Advantages and disadvantages of all vanadium redox flow battery

Advantage:

● Voltage level and energy density are slightly higher than iron chromium flow

The reaction activity of vanadium ion is higher than that of iron chromium ion, and the battery power is relatively high. According to the data, the open circuit voltage level of the all vanadium redox flow battery is 1.26V, and the iron chromium flow is 1.18V.

Therefore, the voltage level and energy density of the all vanadium redox flow battery are slightly higher than those of the iron chromium battery, but there is still a big gap between the two as flow batteries and lithium ion battery.

● Single stack power and commercialization process are more advanced

In the field of flow battery, the commercialization of all vanadium battery is the fastest. At present, the total number of projects and the scale of single project of all vanadium battery are ahead of that of iron chromium battery, and the technical maturity and commercial maturity are better.

● The all vanadium battery single stack has higher power and more mature technology

The power of single stack can be used as a key auxiliary indicator to judge the maturity of technology. At present, the power of single stack of all vanadium redox flow battery project has reached 400V, while the power of single stack of iron chromium battery is 30-40V, which still needs to be further pursued.

It is inferred that by 2025, the power of single iron chromium battery stack may reach the current level of all vanadium batteries.

Disadvantages:
● The cost of energy storage technology is too high, and it is difficult to apply it on a large scale
● The technical production technology has not been stabilized, and the leakage technology has not been overcome

Advantages and disadvantages of iron chromium flow battery

Advantage:

The biggest advantage of iron chromium battery over all vanadium battery is that the cost of electrolyte is lower. Although the battery structure is similar, due to the higher price of vanadium, the cost of all vanadium battery electrolyte can account for 53% of the total battery cost, compared with only 10% of the cost of iron chromium battery electrolyte.

According to the calculation, the cost per watt hour of iron chromium electrolyte is only 11% of that of vanadium electrolyte, with significant cost advantage.

Under the trend of long-term energy storage, with the increase of system storage time, the proportion of electrolyte cost in system cost is expected to continue to rise, and the advantages of low-cost electrolyte will become more obvious in the future.

Disadvantages:

● Low energy density

The energy density of lithium batteries on the market can basically reach 400Wh/L, while the maximum energy density of iron chromium flow batteries can only reach 20Wh/L, which is far from the same.

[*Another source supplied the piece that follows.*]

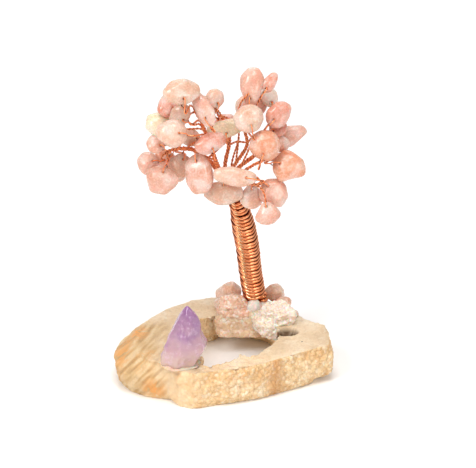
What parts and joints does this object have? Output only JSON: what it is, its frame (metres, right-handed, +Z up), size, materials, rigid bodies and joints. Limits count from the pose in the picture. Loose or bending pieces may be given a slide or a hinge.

It is precisely because the energy density of iron chromium flow batteries is low, so the volume is much larger than other batteries.

● Low energy conversion rate

At present, the energy conversion rate of power battery on new energy vehicles can reach more than 80%, while the energy conversion rate of iron chromium flow battery is far lower than 80%. After all, it is a newly introduced battery technology, and there is still much room for progress in this regard.

Summary

Compared with vanadium flow battery technology, iron chromium flow battery has more obvious advantages, mainly reflected in:

● Large global chromium reserves and low electricity cost

The proven reserves of chromium in the world have reached 685 million tons, while vanadium is only 22 million tons. This is the key to the low cost of iron chromium flow battery, and there is room for a substantial reduction.

● Wider temperature adaptation range

The iron chromium flow battery can adapt to the environment of minus 20 ℃, and the operating temperature range is – 20C-70C. The operating temperature of vanadium flow battery is 5C-50C.

Iron chromium flow battery has strong competitive advantages, and is expected to be widely used in solar, wind and other power generation side, as well as smart micro grid, user side and other fields in the future.

Iron chromium flow battery is favored by the market, which further enables the chromium industry chain to have a good prospect. It is predicted that in 2022, the global shipment of iron chromium flow battery is 0.42 GW, driving the demand for sodium dichromate by 11700 tons; in 2025, the global shipment of iron chromium flow battery will be 12.01 GW, driving the demand for sodium dichromate by 334700 tons.

Future development trend of flow battery

The long-term trend of long term energy storage is clear, but due to immature technology, high cost, insufficient urgency of demand and other reasons, there is still no large-scale application in the short term. In China, the installed capacity of energy storage is still dominated by the policy of mandatory short-term energy storage of 2-4 hours.

In the future, with the increase of storage time, the cost per watt hour of flow battery will decrease. The power and capacity of the flow battery are designed independently. The most increased cost after improving the energy storage capacity is the electrolyte and the liquid storage tank. The cost of the stack is equivalent to the fixed cost under the condition of constant power.

As a result, the longer the energy storage time is, the lower the cost of the stack is, and the lower the cost of the overall battery system is. At present, the flow battery project lasts for 2-4 hours. If the energy storage time is increased to 8-10 hours or more in the future, the economy of the flow battery will be further reflected.

In the field of flow battery, the development of all vanadium battery is relatively mature, but the long-term cost advantage of iron chromium battery is more obvious.

In addition to the iron chromium flow battery, China has also made deep efforts in flywheel energy storage, water heat storage, molten salt heat storage, solid heat storage, phase change heat storage and other technologies. In the future, it is still uncertain whether the all vanadium flow or the iron chromium flow will dominate the flow battery. 

For the flow battery itself, the cost of lithium battery may decline rapidly in the future, or the development speed of hydrogen energy storage will be far faster than expected, and even newer and better technologies will replace the existing technical route in the future. Everything is possible, because science and technology continue to progress in twists and turns.